● Task
Repeat exactly, please, the lines that begin at the start of the listing and end at the line holding "collar_d = 10.1; // [9:0.1:11]".

[start]

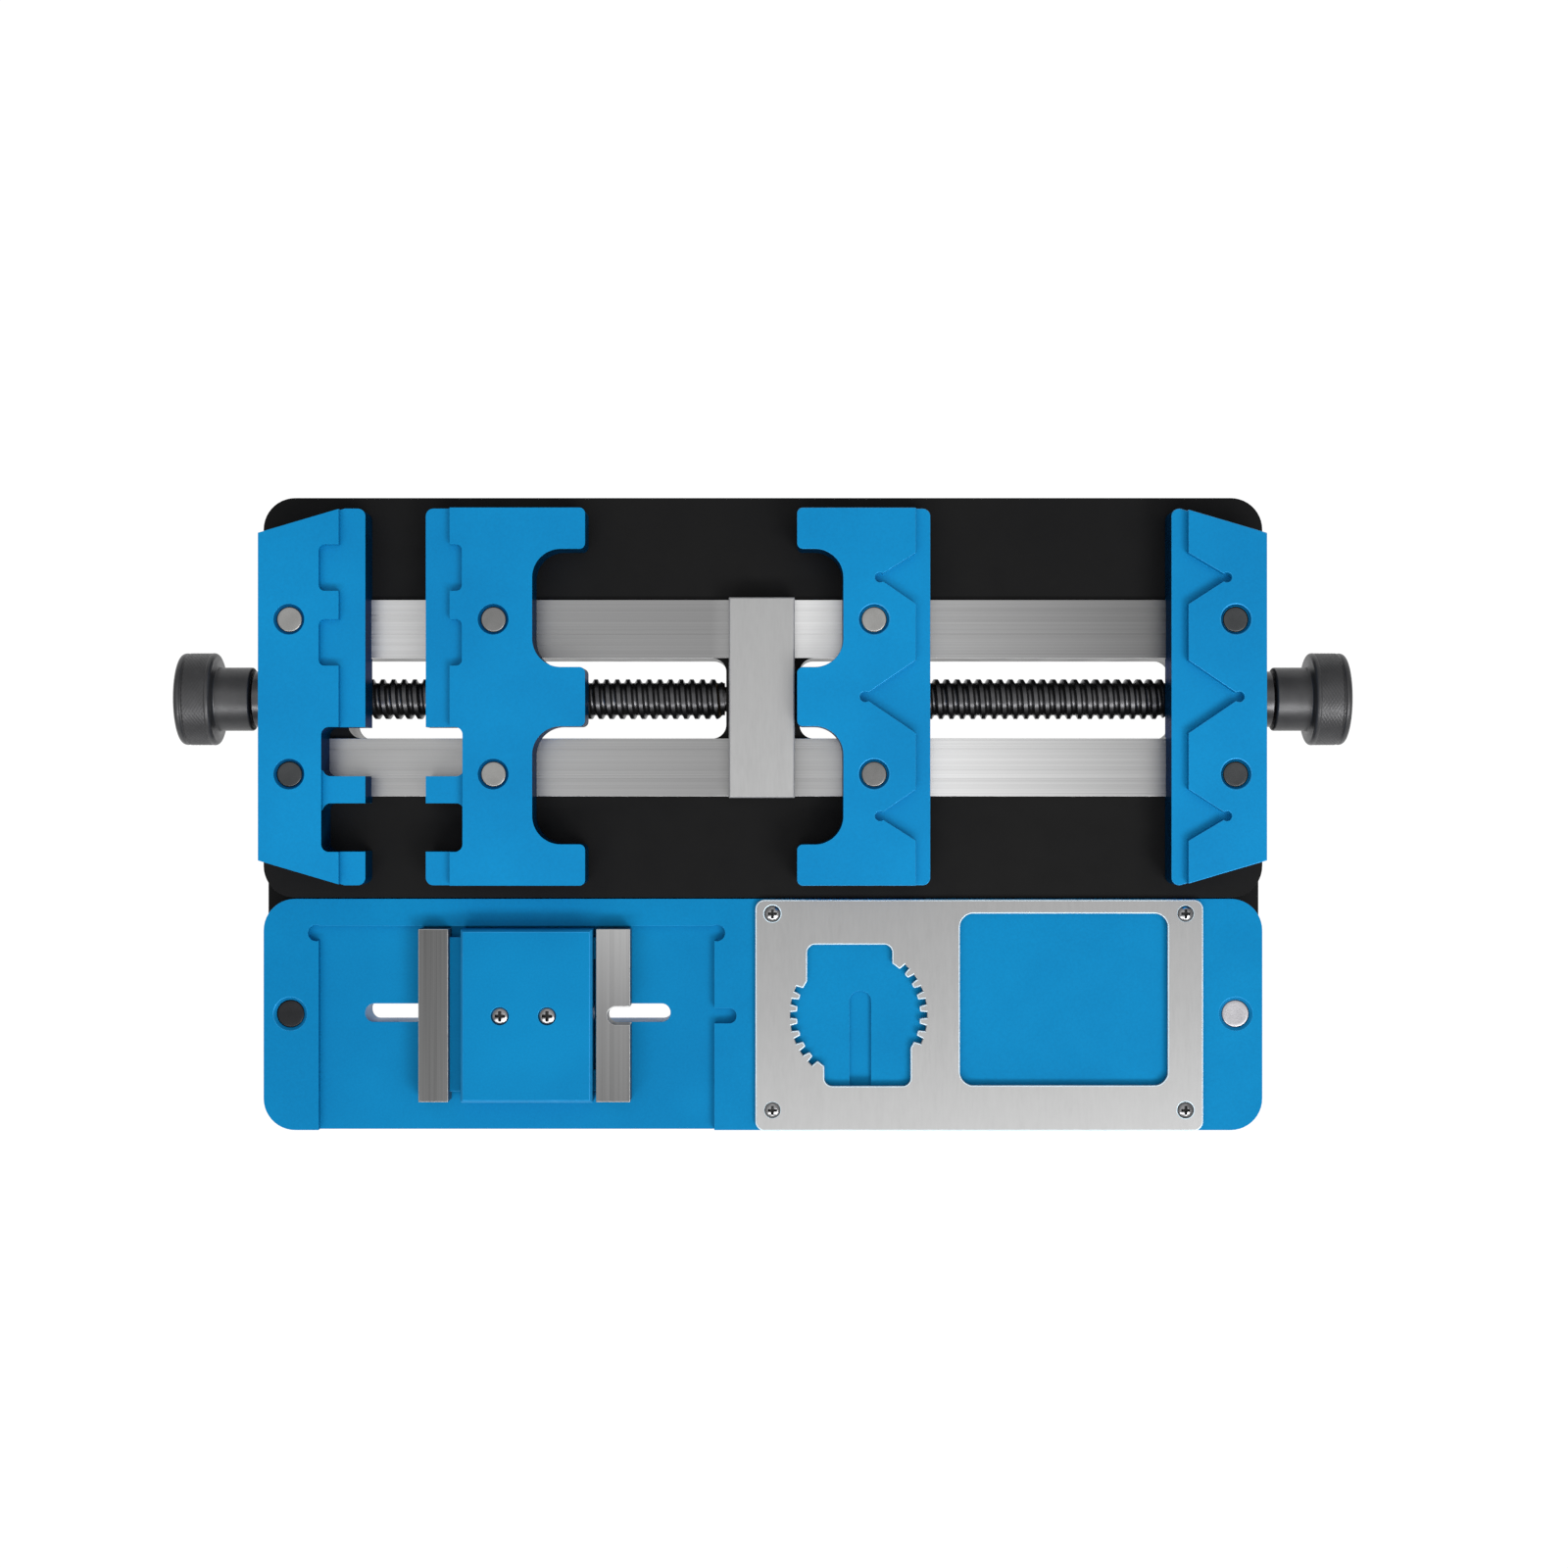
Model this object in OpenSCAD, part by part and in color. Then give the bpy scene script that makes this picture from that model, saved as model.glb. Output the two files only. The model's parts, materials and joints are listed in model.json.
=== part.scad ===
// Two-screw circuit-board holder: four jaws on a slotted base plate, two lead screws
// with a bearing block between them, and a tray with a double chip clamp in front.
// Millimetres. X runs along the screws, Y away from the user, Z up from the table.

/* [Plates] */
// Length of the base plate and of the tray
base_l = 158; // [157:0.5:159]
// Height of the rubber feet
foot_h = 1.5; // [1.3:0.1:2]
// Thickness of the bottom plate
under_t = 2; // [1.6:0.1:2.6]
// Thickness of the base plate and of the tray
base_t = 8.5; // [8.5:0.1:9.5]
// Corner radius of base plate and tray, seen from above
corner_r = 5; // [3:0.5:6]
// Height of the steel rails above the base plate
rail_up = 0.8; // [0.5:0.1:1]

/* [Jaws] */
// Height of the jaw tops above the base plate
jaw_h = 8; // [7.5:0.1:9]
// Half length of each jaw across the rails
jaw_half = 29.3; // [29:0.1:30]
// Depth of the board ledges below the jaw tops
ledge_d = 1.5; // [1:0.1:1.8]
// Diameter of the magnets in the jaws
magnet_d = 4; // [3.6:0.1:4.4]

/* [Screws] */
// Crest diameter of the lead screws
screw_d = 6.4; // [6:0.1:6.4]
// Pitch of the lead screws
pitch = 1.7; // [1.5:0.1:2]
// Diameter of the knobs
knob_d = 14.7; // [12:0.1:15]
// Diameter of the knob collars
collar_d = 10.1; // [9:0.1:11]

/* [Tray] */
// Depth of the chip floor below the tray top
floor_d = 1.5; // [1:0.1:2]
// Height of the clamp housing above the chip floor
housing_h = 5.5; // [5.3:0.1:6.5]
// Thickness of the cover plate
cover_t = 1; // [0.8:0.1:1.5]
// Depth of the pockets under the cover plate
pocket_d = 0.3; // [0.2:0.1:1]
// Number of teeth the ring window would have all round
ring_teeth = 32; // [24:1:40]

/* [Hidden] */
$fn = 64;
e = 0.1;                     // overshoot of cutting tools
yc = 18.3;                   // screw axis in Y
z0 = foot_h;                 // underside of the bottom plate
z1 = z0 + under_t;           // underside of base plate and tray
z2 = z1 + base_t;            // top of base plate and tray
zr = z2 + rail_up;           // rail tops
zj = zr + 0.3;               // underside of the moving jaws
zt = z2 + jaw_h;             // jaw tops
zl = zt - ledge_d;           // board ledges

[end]

● Solution to the problem
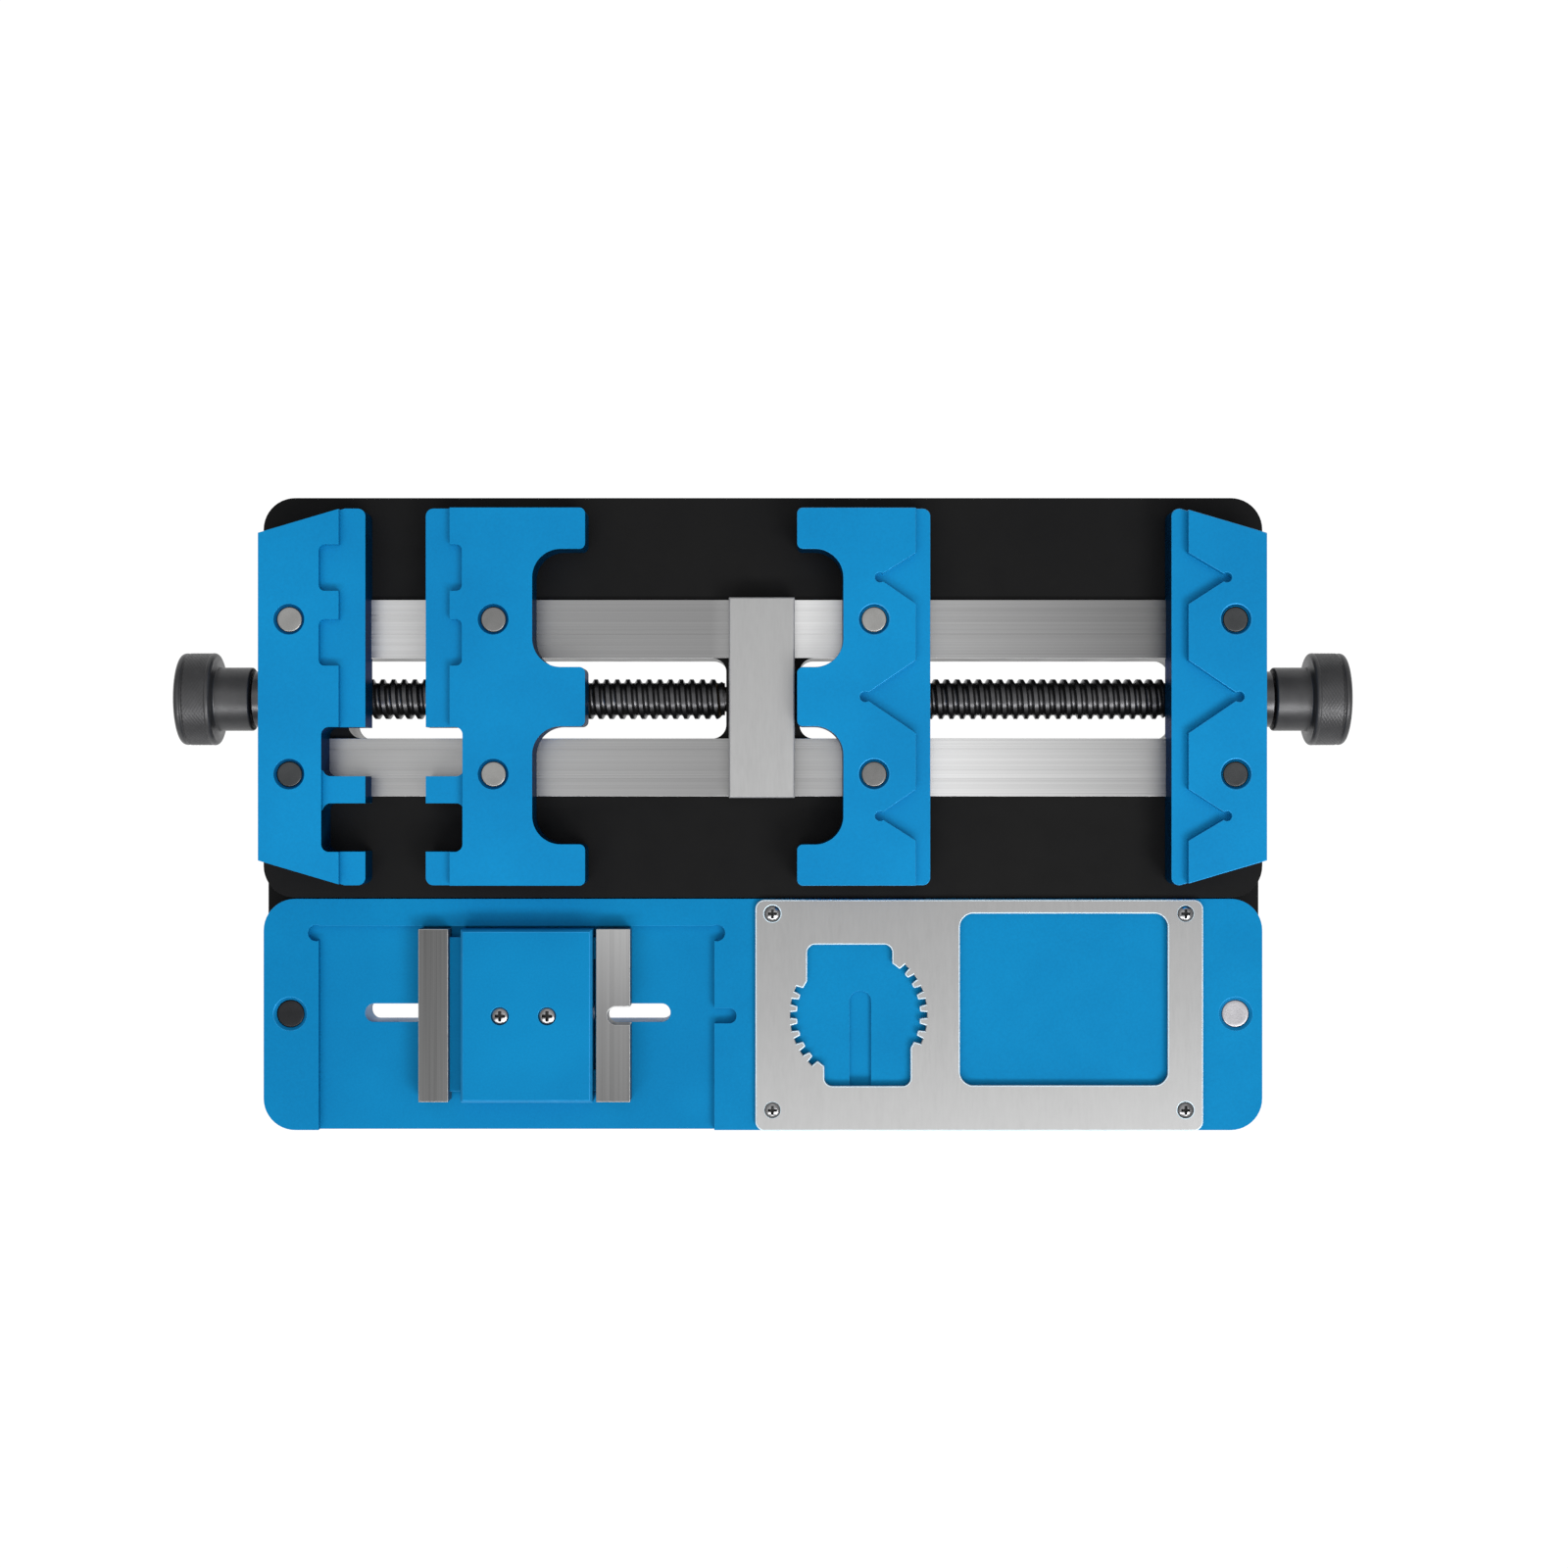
Model this object in OpenSCAD, part by part and in color. Then give the bpy scene script that makes this picture from that model, saved as model.glb. Output the two files only. The model's parts, materials and joints are listed in model.json.
=== part.scad ===
// Two-screw circuit-board holder: four jaws on a slotted base plate, two lead screws
// with a bearing block between them, and a tray with a double chip clamp in front.
// Millimetres. X runs along the screws, Y away from the user, Z up from the table.

/* [Plates] */
// Length of the base plate and of the tray
base_l = 158; // [157:0.5:159]
// Height of the rubber feet
foot_h = 1.5; // [1.3:0.1:2]
// Thickness of the bottom plate
under_t = 2; // [1.6:0.1:2.6]
// Thickness of the base plate and of the tray
base_t = 8.5; // [8.5:0.1:9.5]
// Corner radius of base plate and tray, seen from above
corner_r = 5; // [3:0.5:6]
// Height of the steel rails above the base plate
rail_up = 0.8; // [0.5:0.1:1]

/* [Jaws] */
// Height of the jaw tops above the base plate
jaw_h = 8; // [7.5:0.1:9]
// Half length of each jaw across the rails
jaw_half = 29.3; // [29:0.1:30]
// Depth of the board ledges below the jaw tops
ledge_d = 1.5; // [1:0.1:1.8]
// Diameter of the magnets in the jaws
magnet_d = 4; // [3.6:0.1:4.4]

/* [Screws] */
// Crest diameter of the lead screws
screw_d = 6.4; // [6:0.1:6.4]
// Pitch of the lead screws
pitch = 1.7; // [1.5:0.1:2]
// Diameter of the knobs
knob_d = 14.7; // [12:0.1:15]
// Diameter of the knob collars
collar_d = 10.1; // [9:0.1:11]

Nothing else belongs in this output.